WHAT YOU SHOULD DO:
In the listing below, find every line with the string "names" and pull it out.

---------- RECORDS PROVIDED ----------

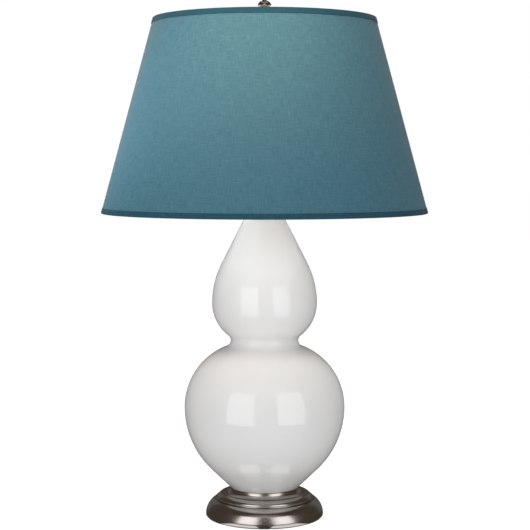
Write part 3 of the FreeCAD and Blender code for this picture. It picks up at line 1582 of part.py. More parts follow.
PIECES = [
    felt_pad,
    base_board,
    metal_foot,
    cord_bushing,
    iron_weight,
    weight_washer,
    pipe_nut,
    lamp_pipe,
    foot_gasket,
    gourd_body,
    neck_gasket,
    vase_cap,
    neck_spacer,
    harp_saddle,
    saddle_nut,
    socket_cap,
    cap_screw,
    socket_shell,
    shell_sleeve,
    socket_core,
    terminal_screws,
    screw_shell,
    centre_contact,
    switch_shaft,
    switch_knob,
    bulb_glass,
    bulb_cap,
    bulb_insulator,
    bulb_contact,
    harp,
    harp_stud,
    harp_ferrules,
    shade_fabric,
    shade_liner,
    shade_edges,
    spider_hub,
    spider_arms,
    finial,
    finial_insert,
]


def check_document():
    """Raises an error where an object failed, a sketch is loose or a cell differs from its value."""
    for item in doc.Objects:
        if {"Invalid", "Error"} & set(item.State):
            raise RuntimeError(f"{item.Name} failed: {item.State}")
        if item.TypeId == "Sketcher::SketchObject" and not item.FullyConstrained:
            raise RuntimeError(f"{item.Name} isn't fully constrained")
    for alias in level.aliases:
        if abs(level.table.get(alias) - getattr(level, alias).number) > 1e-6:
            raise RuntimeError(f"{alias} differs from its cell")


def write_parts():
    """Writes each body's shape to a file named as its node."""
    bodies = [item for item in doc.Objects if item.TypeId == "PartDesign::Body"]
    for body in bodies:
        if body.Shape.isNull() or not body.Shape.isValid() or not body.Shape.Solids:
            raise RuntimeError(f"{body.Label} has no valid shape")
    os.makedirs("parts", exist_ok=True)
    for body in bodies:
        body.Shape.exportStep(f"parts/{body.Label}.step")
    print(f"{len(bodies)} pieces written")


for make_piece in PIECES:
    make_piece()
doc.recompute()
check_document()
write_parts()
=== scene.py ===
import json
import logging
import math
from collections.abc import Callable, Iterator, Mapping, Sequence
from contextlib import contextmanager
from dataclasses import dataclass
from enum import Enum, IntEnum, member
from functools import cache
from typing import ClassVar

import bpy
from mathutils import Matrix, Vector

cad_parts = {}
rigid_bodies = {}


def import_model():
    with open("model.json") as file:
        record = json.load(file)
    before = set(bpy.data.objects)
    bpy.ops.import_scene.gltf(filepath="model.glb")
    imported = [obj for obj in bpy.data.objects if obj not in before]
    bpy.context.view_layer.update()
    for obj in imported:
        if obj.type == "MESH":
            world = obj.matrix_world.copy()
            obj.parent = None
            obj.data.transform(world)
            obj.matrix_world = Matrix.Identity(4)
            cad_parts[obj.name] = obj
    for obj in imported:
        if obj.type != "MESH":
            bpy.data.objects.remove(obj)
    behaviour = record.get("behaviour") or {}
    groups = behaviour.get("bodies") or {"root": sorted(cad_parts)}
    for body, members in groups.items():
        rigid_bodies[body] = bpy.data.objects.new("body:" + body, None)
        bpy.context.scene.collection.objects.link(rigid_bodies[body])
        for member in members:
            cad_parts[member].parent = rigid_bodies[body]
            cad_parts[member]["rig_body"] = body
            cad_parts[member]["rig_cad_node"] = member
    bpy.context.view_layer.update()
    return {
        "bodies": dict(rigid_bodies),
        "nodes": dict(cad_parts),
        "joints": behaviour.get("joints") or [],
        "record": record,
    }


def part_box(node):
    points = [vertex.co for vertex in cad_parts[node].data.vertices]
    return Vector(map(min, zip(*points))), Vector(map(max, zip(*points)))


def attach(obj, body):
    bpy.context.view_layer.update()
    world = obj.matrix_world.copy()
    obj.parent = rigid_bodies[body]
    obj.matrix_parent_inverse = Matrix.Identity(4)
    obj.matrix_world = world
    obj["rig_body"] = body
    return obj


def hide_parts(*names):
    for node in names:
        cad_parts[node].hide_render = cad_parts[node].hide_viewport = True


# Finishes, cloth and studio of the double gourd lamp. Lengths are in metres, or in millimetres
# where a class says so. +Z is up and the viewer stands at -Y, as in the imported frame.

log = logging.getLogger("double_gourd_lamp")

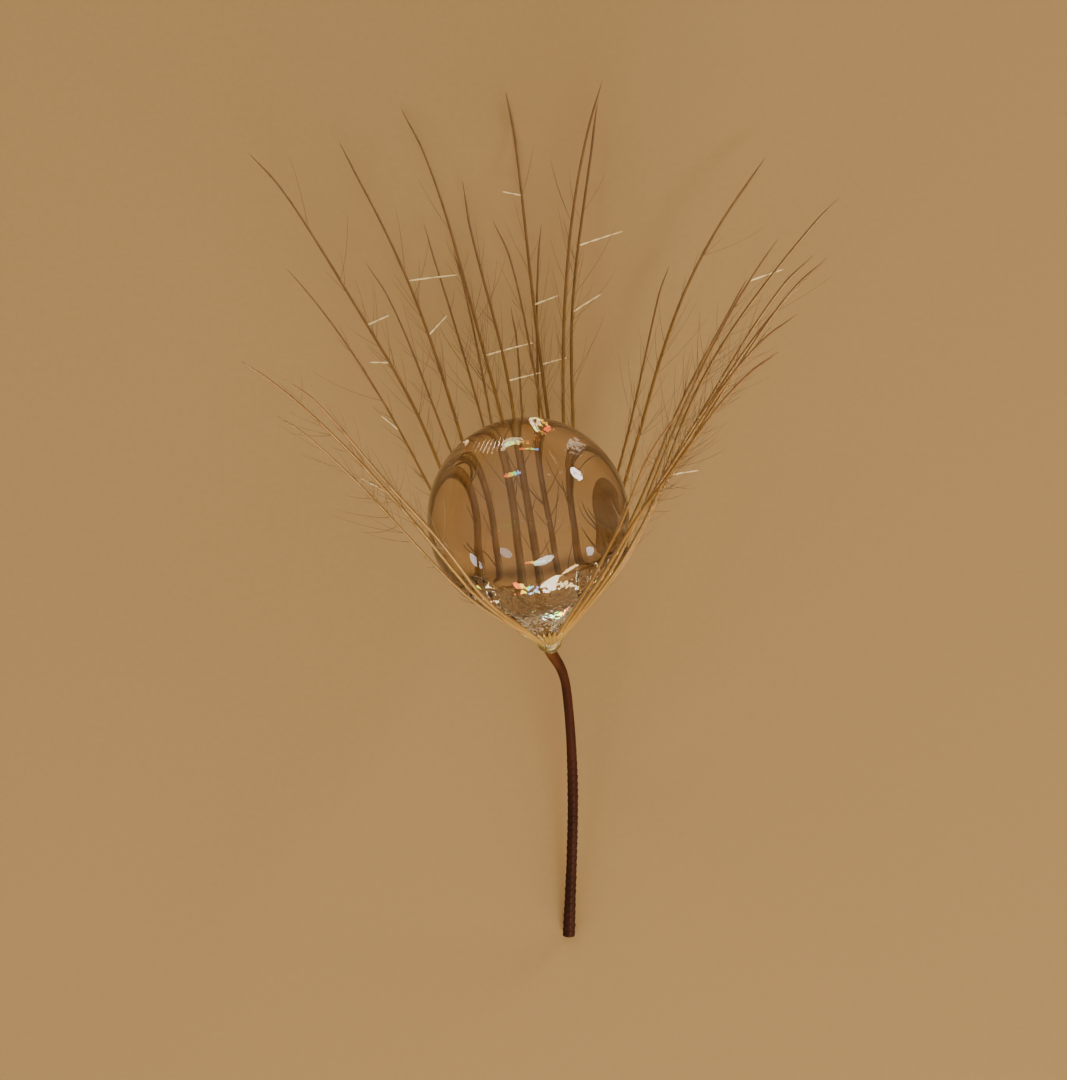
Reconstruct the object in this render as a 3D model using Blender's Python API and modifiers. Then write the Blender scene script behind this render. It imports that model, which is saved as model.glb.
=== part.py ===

----------

WRITTEN ANSWER:
def hide_parts(*names):
    for node in names:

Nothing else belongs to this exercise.